Javier Rioyo
Me cuesta, me avergüenza, volver a aquella noche de hace treinta años. No fuimos muy valientes. No ocupamos las plazas, ni tomamos las calles- quizá todavía creíamos que eran de Fraga y sus policías franquistas-ni salimos en manifestación. Al menos, no la mayoría. Algunos salimos, salieron, después de escuchar que el Rey estaba con la Constitución, con la democracia, dimos vueltas en una noche desangelada, entre la niebla y el frío por los alrededores de un Congreso que estaba secuestrado por unos tipejos uniformados, estertores del peor franquismo, indeseables salvadores de una patria que solo pertenecía a sus retrógrados y mezquinos intereses. España, la mayoría de españoles, estábamos en otra parte, en otro mundo, en otro país, en otro mundo.
Consiguieron, eso sí, que siguiéramos desconfiando de nuestra transición. Todo tan de guante blanco, de reformar sin cambiar, no pedir cuentas, casi pedir perdón por creer que había que mirar de frente a los beneficiados de un injusto régimen.
Franquistas sociológicos que se disfrazaron de demócratas a la española. Una católica y poca sentimental manera de entender el poder y su soberanía. Muchos siguen teniendo poderes, territorios, mando, negocios, medios y enteros a su lado. Finalmente sí somos un país normalizado en su democracia, aunque con una seria carencia en no haber podido mirar las zonas oscuras, y más o menos recientes, de nuestro pasado. Hay muertos sin sepultura y responsables sin vergüenza. Para ya no será imaginable un Congreso, unas calles o una televisión tomada por unos cuantos fantoches más o menos desorganizados.
Ahora podemos aburrirnos con nuestros políticos y los cuarteles son unos recintos en extinción para la formación de ayuda humanitaria. Quizá tengo una tendencia a confundir el deseo y la realidad, pero así me parece el futuro militar.
Me irrita leer todavía sobre aquellos golpistas y sus mentiras. Me molesta poder encontrarles en la calle o en un tren, me gustaría que estuvieran más inmovilizados y, sobre todo, que su espíritu estuviera muerto y enterrado.

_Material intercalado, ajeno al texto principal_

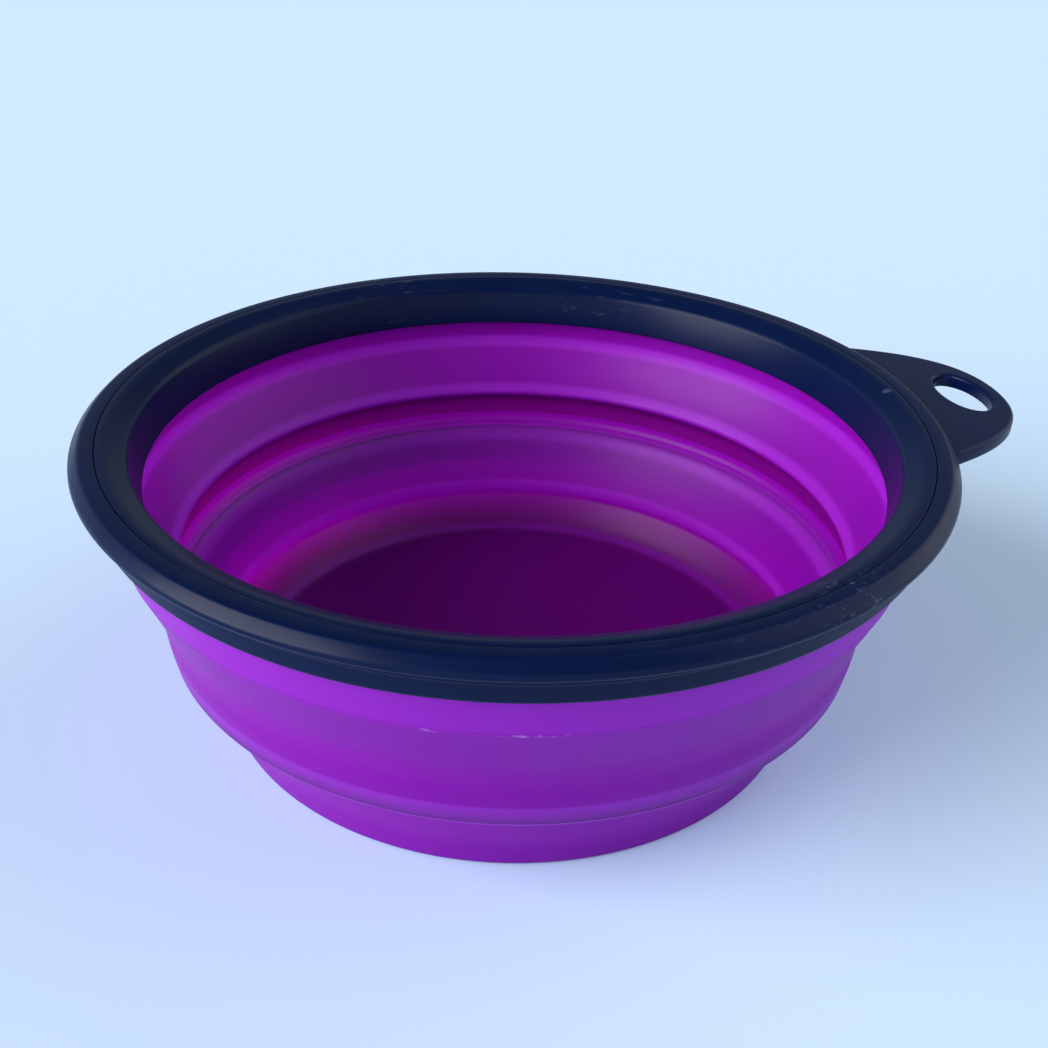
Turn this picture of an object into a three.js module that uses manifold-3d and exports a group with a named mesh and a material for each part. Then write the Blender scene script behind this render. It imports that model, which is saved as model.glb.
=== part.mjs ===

Vuelvo a aquella tarde, la misma en que salía de un cine que ya no existe de ver "American gigoló", las misma en que al llegar a casa me enteré entre la irritación y el estupor, que uno pocos pretendían que retrocediéramos muchos años. Una tarde, una noche, en la que estuvimos a punto de escaparnos a Portugal que ya estaba democratizada y desmilitarizada. Una tarde, unas horas, que estuvieron espléndidamente contadas por el libro de Javier Cercas, "Anatomía de un instante". No confundir con la película sobre el 23-F. Nada que ver. Una tarde, una noche, en la que volvimos a demostrar lo capaces que somos para la huida y el disimulo.